Weingut Chat Sauvage
Weingut Chat Sauvage, founded in 2001, is the baby of Günter Schulz, who has made his money and still is making his money outside of the wine industry. Wine, in particular Bourgogne varieties, is his passion. The winery is run by Michel Städter, who is also in charge of fermentation and aging. The vineyard work is under the supervision of Mathias Scheidweiler.
The vineyard area totals 7 hectares. 4/5 of the production is Pinot Noir and 1/5 is Chardonnay. 2/3 of the vineyards are steep slopes. All work in Chat Sauvage’s vineyards is manual work. Considerable attention is paid to keeping the yields low, with first pruning after flowering, a green harvest, as well as selective hand-picking.
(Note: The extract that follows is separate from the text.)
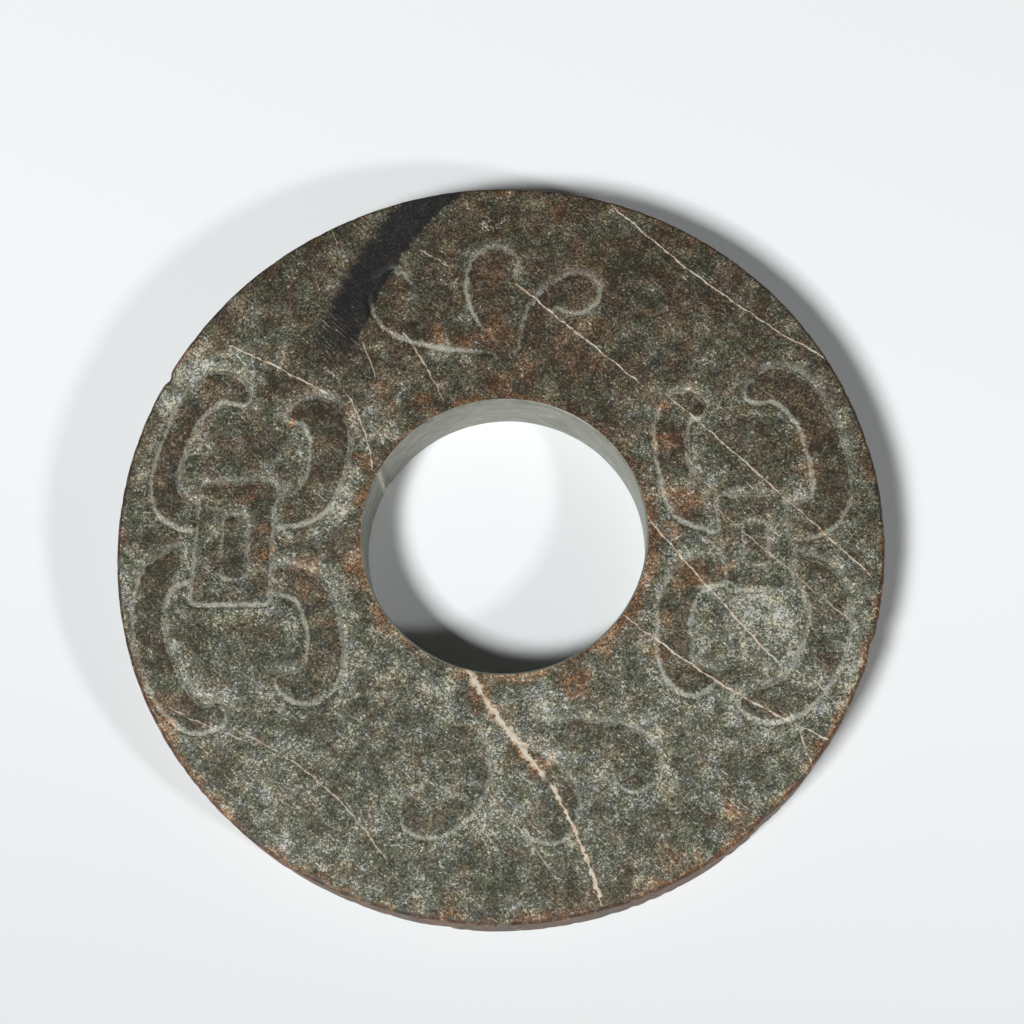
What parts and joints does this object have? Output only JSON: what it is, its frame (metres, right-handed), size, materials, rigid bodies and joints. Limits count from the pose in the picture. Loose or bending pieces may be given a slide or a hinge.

In the cellar, traditional maceration, 18 months aging in barrique and no filtration are among the guiding principles for making premium wines.
Picture: Christian G.E. Schiller and Kai Buhrfeind
Tasting notes: As noted, a much more expensive premium Pinot Noir than the Querbach wine, ruby-red in the glass, notes of cherry, cranberry, sweet spice and earthiness on the nose, a medium-bodied wine, layered soft tannins, bright acidity and a lingering finish, elegant and feminine.